- Exercise prompt
Repeat, please, only the lines from the top of the data down to the line with "const baseRound = 2.3;"; include both of those lines.
(begin)
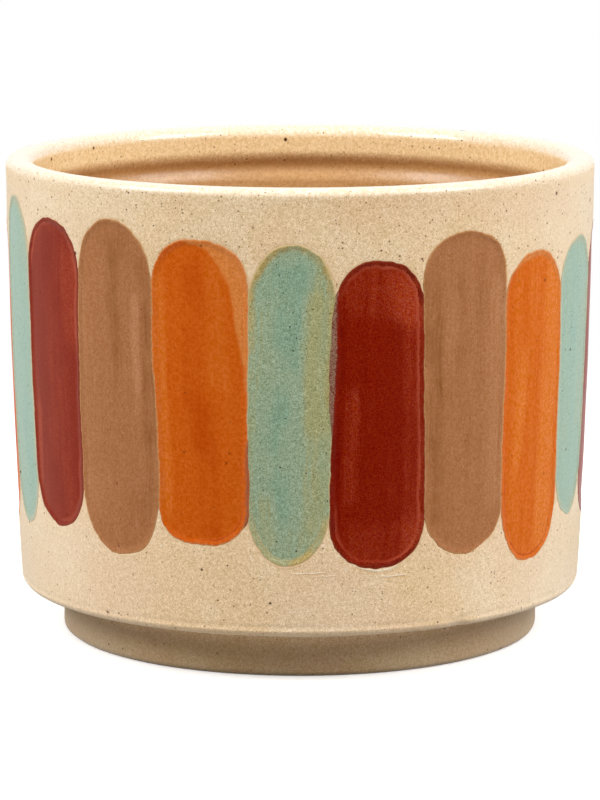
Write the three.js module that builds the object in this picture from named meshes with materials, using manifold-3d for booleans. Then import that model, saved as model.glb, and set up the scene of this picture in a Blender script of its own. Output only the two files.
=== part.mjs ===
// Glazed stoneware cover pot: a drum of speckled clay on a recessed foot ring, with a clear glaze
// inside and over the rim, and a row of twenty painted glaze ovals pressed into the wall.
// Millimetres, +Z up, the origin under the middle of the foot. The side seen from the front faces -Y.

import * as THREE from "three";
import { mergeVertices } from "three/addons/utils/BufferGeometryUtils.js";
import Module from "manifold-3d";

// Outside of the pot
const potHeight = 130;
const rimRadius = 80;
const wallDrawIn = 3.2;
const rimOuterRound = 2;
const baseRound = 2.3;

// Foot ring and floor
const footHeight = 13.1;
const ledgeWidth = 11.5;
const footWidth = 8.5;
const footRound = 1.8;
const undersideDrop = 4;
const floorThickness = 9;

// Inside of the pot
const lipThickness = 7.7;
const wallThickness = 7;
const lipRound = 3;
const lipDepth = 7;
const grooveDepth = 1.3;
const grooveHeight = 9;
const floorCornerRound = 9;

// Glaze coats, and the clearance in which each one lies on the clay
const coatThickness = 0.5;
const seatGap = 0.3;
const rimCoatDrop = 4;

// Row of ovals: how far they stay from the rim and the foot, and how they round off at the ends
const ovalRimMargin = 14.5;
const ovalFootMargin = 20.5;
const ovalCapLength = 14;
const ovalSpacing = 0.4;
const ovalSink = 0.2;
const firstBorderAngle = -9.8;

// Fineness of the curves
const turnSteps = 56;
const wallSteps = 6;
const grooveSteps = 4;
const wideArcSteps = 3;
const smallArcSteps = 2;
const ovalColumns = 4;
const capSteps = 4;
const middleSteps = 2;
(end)
- Response
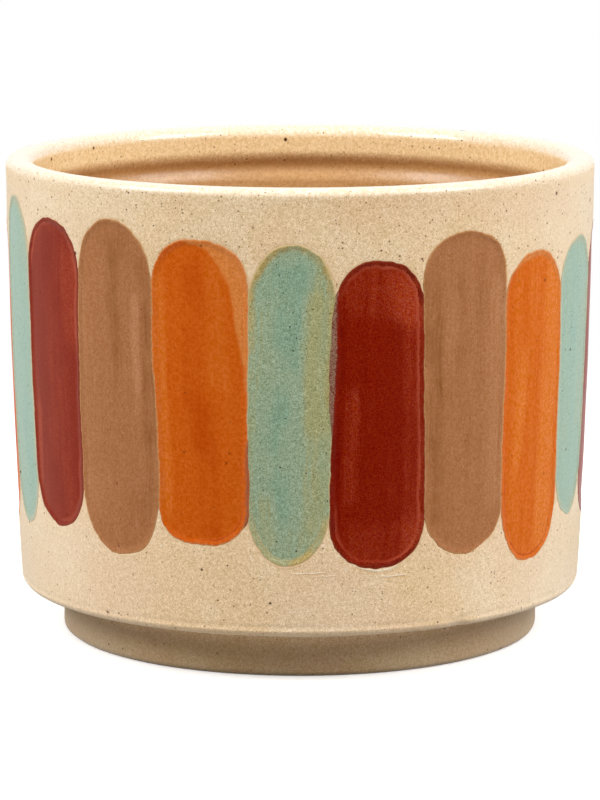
Write the three.js module that builds the object in this picture from named meshes with materials, using manifold-3d for booleans. Then import that model, saved as model.glb, and set up the scene of this picture in a Blender script of its own. Output only the two files.
=== part.mjs ===
// Glazed stoneware cover pot: a drum of speckled clay on a recessed foot ring, with a clear glaze
// inside and over the rim, and a row of twenty painted glaze ovals pressed into the wall.
// Millimetres, +Z up, the origin under the middle of the foot. The side seen from the front faces -Y.

import * as THREE from "three";
import { mergeVertices } from "three/addons/utils/BufferGeometryUtils.js";
import Module from "manifold-3d";

// Outside of the pot
const potHeight = 130;
const rimRadius = 80;
const wallDrawIn = 3.2;
const rimOuterRound = 2;
const baseRound = 2.3;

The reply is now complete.